Questa rinnovata attenzione non è solo un gesto di cortesia diplomatica. Come emerso nella Prima Messa del 9 maggio. L’intento di Leone XIV è quello di radicare più profondamente la Chiesa latina nelle radici comuni della fede apostolica, aprendosi alla ricchezza spirituale delle liturgie, della teologia e della spiritualità orientale. In un’epoca di profonde trasformazioni culturali e religiose, la comunione con l’Oriente appare al nuovo Pontefice non come un’opzione, ma come una necessità vitale per il futuro della cattolicità.
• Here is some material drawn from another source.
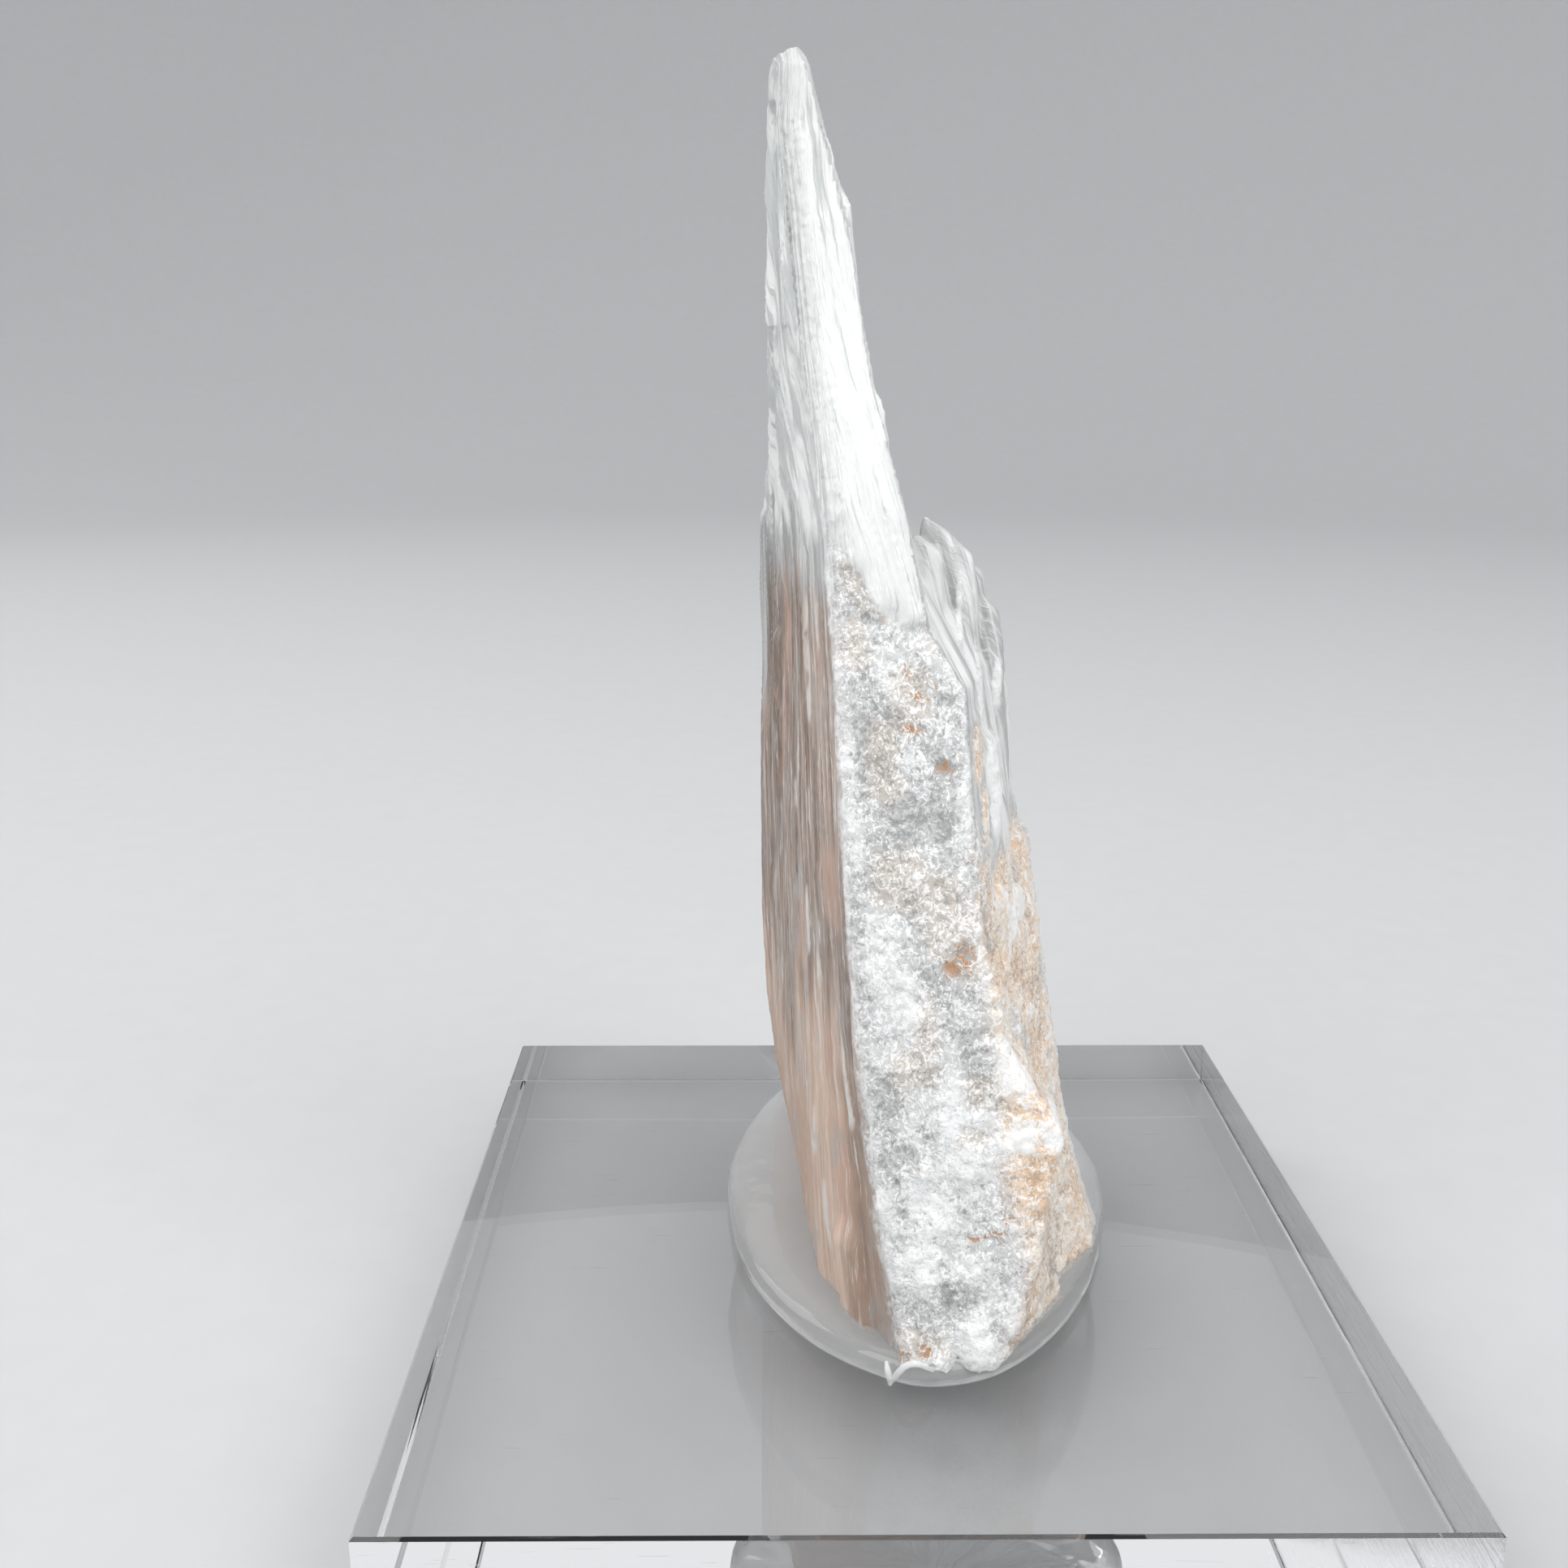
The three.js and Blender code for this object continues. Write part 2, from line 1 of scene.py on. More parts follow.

Non va dimenticato, infatti, che molte delle Chiese Orientali, sia cattoliche sia autocefale, vivono oggi sotto la pressione di guerre, persecuzioni e crisi umanitarie che mettono a rischio non solo la loro sopravvivenza materiale, ma anche la loro identità spirituale. Il richiamo a sant’Ignazio, testimone di una fede vissuta fino al sangue, vuole ricordare a tutto il collegio cardinalizio — e, attraverso esso, a tutta la Chiesa — che il ministero ecclesiale non può essere ridotto a funzioni amministrative o a carriere onorifiche. Esso comporta una vocazione al sacrificio, alla fedeltà radicale, alla capacità di donarsi senza riserve, come il chicco di grano che deve morire per portare frutto.
Nell’omelia del 9 maggio, Papa Leone XIV ha parlato senza ambiguità: “[…] Dico questo prima di tutto per me, come successore di Pietro, mentre inizio questa mia missione di Vescovo della Chiesa che è in Roma, chiamata a presiedere nella carità la Chiesa universale, secondo la celebre espressione di Sant’Ignazio di Antiochia (cfr Lettera ai Romani, Saluto). Egli, condotto in catene verso questa città, luogo del suo imminente sacrificio, scriveva ai cristiani che vi si trovavano: «Allora sarò veramente discepolo di Gesù Cristo, quando il mondo non vedrà il mio corpo» (Lettera ai Romani, IV, 1). Si riferiva all’essere divorato dalle belve nel circo – e così avvenne –, ma le sue parole richiamano in senso più generale un impegno irrinunciabile per chiunque nella Chiesa eserciti un ministero di autorità: sparire perché rimanga Cristo, farsi piccolo perché Lui sia conosciuto e glorificato (cfr Gv 3,30), spendersi fino in fondo perché a nessuno manchi l’opportunità di conoscerlo e amarlo.”